Felix : C’était un process unique, c’est probablement pourquoi on lit que pour chaque personne qui a travaillé avec lui ou avait une amitié avec lui il était spécial et unique, et inspirant j’imagine. Nous avons développé une relation assez intense.

Alexander : Nous avions pleins d’amis en commun donc on avait l’impression de déjà un peu se connaître. Nous avons commencé à travailler très intensément en septembre de l’année dernière, puis au total nous avons passé 4 ou 5 semaines à Paris tous ensemble. Avec la nature du disque, tu arrives il est midi. Tu prends un bon (petit) déjeuner, on allait à la boulangerie chercher de bons croissants. Et ensuite on travaillait toute la journée, puis dans la soirée on allait se faire un bon repas.

On avait beaucoup de temps pour se connaître, on devient amis très vite. Je pense que je comprends en quoi certaines choses dans sa façon de travailler n’étaient pas pour tout le monde, mais pour nous ça a super bien marché parce que nous sommes un groupe de gens tellement disparate qu’il faut quelqu’un de fort qui s’impose et dise “Ok i’m in”. Phillippe était un tel personnage qu’il était capable de s’imposer dans notre groupe, et nous ne lui avons pas toujours facilité la vie. Et aussi, il a mixé tout l’album, c’est pour ça qu’il a cette unité.

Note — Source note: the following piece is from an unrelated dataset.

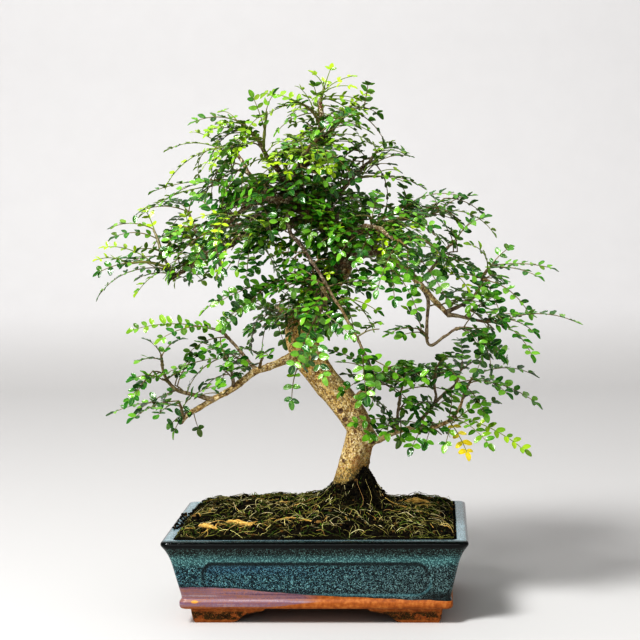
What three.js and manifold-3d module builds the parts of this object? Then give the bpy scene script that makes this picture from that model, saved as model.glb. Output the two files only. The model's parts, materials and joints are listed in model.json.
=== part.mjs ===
// A Japanese pepper bonsai: an S-shaped trunk with spreading branches and leafy twigs, rooted in a
// mound of soil that fills a low rectangular glazed pot on four corner feet.
// Units are millimetres, +Z is up and the front of the pot faces -Y. Sizes are worked out about the
// middle of the pot, and the whole group is moved at the end so that the origin lies at the middle of
// the object's own footprint, on the surface that it stands on.
import * as THREE from "three";
import { mergeVertices } from "three/addons/utils/BufferGeometryUtils.js";
import Module from "manifold-3d";

const wasm = await Module();
wasm.setup();

// Driving dimensions
const POT = { length: 250, depth: 185, height: 72, wall: 10, footHeight: 13, floor: 7 };
const CLEARANCE = 0.3; // left wherever two pieces meet
const SLIVER = 0.2; // corners that move a surface less than this are dropped from fused pieces
const HALF_X = POT.length / 2;
const HALF_Y = POT.depth / 2;
const FLOOR_TOP = POT.footHeight + POT.floor;

const { Vector3 } = THREE;

const finish = (color, roughness) => new THREE.MeshStandardMaterial({ color, roughness, metalness: 0 });
const GLAZE = finish(0x2f6472, 0.2);
const SCREEN_PLASTIC = finish(0x22262a, 0.6);
const DARK_SOIL = finish(0x2b2618, 0.95);
const BARK = finish(0xb49a6c, 0.8);
const ROOT_SKIN = finish(0xc79a52, 0.75);
const LEAF_GREEN = finish(0x2f7d24, 0.4);
const LEAF_YELLOW = finish(0xe3c51e, 0.45);

// A closed geometry as a solid, with only its positions kept and its shared corners merged.
function solidFrom(geometry) {
  const bare = geometry.clone();
  bare.deleteAttribute("normal");
  bare.deleteAttribute("uv");
  const merged = mergeVertices(bare, 1e-4);
  return new wasm.Manifold(
    new wasm.Mesh({
      numProp: 3,
      vertProperties: new Float32Array(merged.attributes.position.array),
      triVerts: new Uint32Array(merged.index.array),
    }),
  );
}

function geometryFrom(corners, triangles) {
  return new THREE.BufferGeometry().setFromPoints(corners).setIndex(triangles);
}

// The largest body of a solid, so that a loose scrap of a cut is dropped.
function mainBody(solid) {
  return solid.decompose().reduce((a, b) => (a.volume() > b.volume() ? a : b));
}

function meshFrom(solid, name, material) {
  const { numProp, vertProperties, triVerts } = mainBody(solid).getMesh();
  const corners = [];
  for (let i = 0; i < vertProperties.length; i += numProp)
    corners.push(new Vector3(vertProperties[i], vertProperties[i + 1], vertProperties[i + 2]));
  const mesh = new THREE.Mesh(geometryFrom(corners, Array.from(triVerts)), material);
  mesh.name = name;
  return mesh;
}

const unionOf = (solids) => wasm.Manifold.union(solids);

// The same number from 0 to 1 for the same whole-number keys, so that each draw is repeatable.
function chance(...keys) {
  let hash = 2166136261;
  for (const key of keys) {
    hash = Math.imul(hash ^ key, 16777619);
    hash = Math.imul(hash ^ (hash >>> 13), 1540483477);
    hash ^= hash >>> 15;
  }
  return (hash >>> 0) / 4294967296;
}

// Rings of equal count joined into one closed skin, with a fan over each end.
function loft(rings) {
  const count = rings[0].length;
  const corners = rings.flat();
  const triangles = [];
  for (let ring = 0; ring + 1 < rings.length; ring++)
    for (let i = 0; i < count; i++) {
      const a = ring * count + i;
      const b = ring * count + ((i + 1) % count);
      triangles.push(a, b, b + count, a, b + count, a + count);
    }
  const last = corners.length - count;
  const middle = (ring) => ring.reduce((sum, p) => sum.add(p), new Vector3()).divideScalar(count);
  const first = corners.push(middle(rings[0])) - 1;
  const end = corners.push(middle(rings.at(-1))) - 1;
  for (let i = 0; i < count; i++) {
    triangles.push(first, (i + 1) % count, i);
    triangles.push(end, last + i, last + ((i + 1) % count));
  }
  return solidFrom(geometryFrom(corners, triangles));
}

// A round tube of changing radius along a smooth curve, for trunk, branches, twigs and roots.
function taperedTube(curve, radiusAt, sides, steps) {
  const rings = [];
  let across = new Vector3(1, 0, 0);
  for (let step = 0; step <= steps; step++) {
    const t = step / steps;
    const point = curve.getPoint(t);
    const along = curve.getTangent(t);
    if (Math.abs(across.dot(along)) > 0.95) across = new Vector3(0, 1, 0);
    across = across.clone().addScaledVector(along, -across.dot(along)).normalize();
    const up = new Vector3().crossVectors(along, across);
    const ring = [];
    for (let i = 0; i < sides; i++) {
      const angle = (2 * Math.PI * i) / sides;
      const radius = radiusAt(t, angle);
      ring.push(
        point
          .clone()
          .addScaledVector(across, radius * Math.cos(angle))
          .addScaledVector(up, radius * Math.sin(angle)),
      );
    }
    rings.push(ring);
  }
  return loft(rings);
}

const smoothCurve = (points) =>
  new THREE.CatmullRomCurve3(
    points.map((p) => new Vector3(...p)),
    false,
    "catmullrom",
    0.5,
  );

// A value read off a list at t from 0 to 1, in straight stretches between its entries.
function along(list, t) {
  const place = Math.min(t, 0.9999) * (list.length - 1);
  const before = Math.floor(place);
  return THREE.MathUtils.lerp(list[before], list[before + 1], place - before);
}

// Pot: slip-cast stoneware in one piece. Body, base band, sunk wall panels, corner feet, drain holes.
const POT_CORNER = 6;
const CORNER_STEPS = 2;
const WALL_FOOT = { z: 22.5, inset: 15 };
const WALL_SHOULDER = { z: 52, inset: 8 };
const INNER_FOOT_INSET = 22;
const INNER_LIP = { z: POT.height - 2, inset: POT.wall + 1 };
const DRAIN = { radius: 8, x: 60 };

function roundedRectangle(halfX, halfY, radius, z) {
  const ring = [];
  const quadrants = [
    [1, 1],
    [-1, 1],
    [-1, -1],
    [1, -1],
  ];
  quadrants.forEach(([sx, sy], quadrant) => {
    for (let i = 0; i <= CORNER_STEPS; i++) {
      const angle = (Math.PI / 2) * (quadrant + i / CORNER_STEPS);
      ring.push(
        new Vector3(
          sx * (halfX - radius) + radius * Math.cos(angle),
          sy * (halfY - radius) + radius * Math.sin(angle),
          z,
        ),
      );
    }
  });
  return ring;
}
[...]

L’album sonne un peu comme le plus house de toutes vos productions.
Alexander : Ce n’était pas vraiment intentionnel mais à la fin oui il n’y a pas beaucoup de guitare, de basse… C’est très électronique, synthétique. Philippe était une sorte de caméléon, il a correspondu à nos énergies et les a même dépassées parce qu’il avait bien plus d’énergie que nous tous. (rires) Bref, c’était une expérience merveilleuse.

Au fait le titre de l’album, à quel point la référence à l’ecstasy est une métaphore ou pas ?
Felix : Ce n’est pas une référence à la drogue.
Alexander : Mais ça pourrait l’être ! Alexis ne prend pas de drogue, mais certains d’entre nous si. Mais ce n’est pas ça, vraiment pas. C’est plus quelque chose de fun à dire, il semble que ça fait sourire les gens quand ils prononcent le nom de l’album. Et c’est bien.